I am not sure what will happen in winter. I am not sure what would happen if a whole neighborhood put out Deer Ban. I am not sure that deer will permanently believe in invisible coyotes. I am sure, though, that this product is the best deer repellent that I have seen in many, many years. For situations where a fence is not possible, it would be worth a try. Deer Ban is available in Missoula.

Q: Do you think that bone meal is a good fertilizer?

A: That depends on several things. Once upon a time farmers ground up bones because there were few ways to return nutrients to heavily used soils. Obviously this is no longer true. As far as efficacy goes, bone meal provides only phosphorus and calcium, so it is useful to a gardener when those are the deficient minerals.

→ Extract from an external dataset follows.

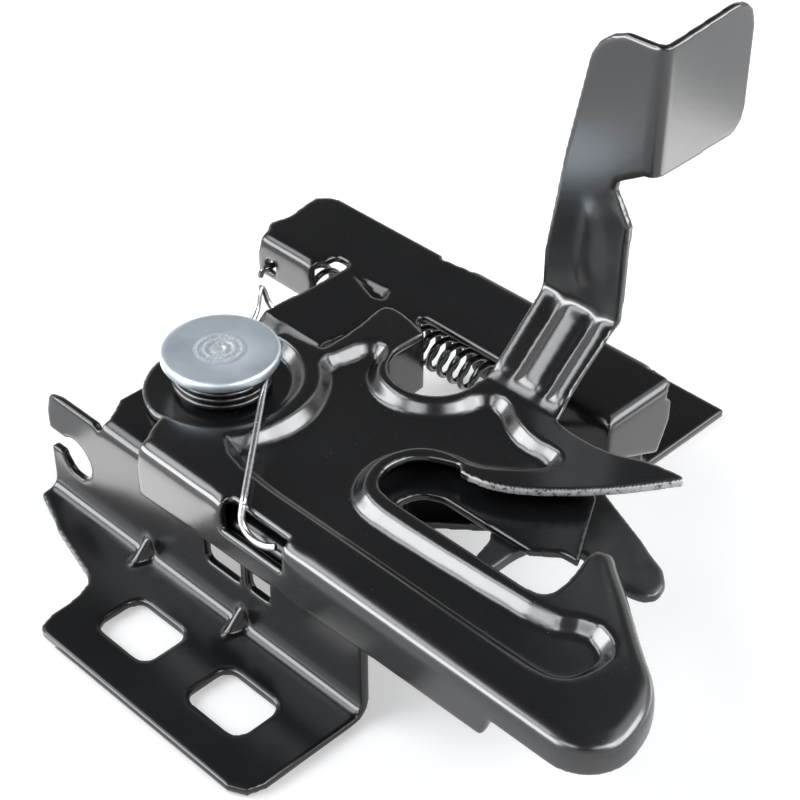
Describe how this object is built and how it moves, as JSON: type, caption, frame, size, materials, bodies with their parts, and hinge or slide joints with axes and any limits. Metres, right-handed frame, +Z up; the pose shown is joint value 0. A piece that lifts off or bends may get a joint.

Second, unfortunately for gardeners who want to increase their phosphorus level, bone meal is no longer the rich source that it once was. There are other industrial uses for bone meal, including animal feed supplements and cosmetics. The best of the bone meal goes to the user willing to pay the best price.

Third, bone meal is valuable only in acid soils. Plants growing in neutral or alkaline soils are unable to absorb the phosphorus in bone meal. Most western Montana soils are in the neutral to alkaline range.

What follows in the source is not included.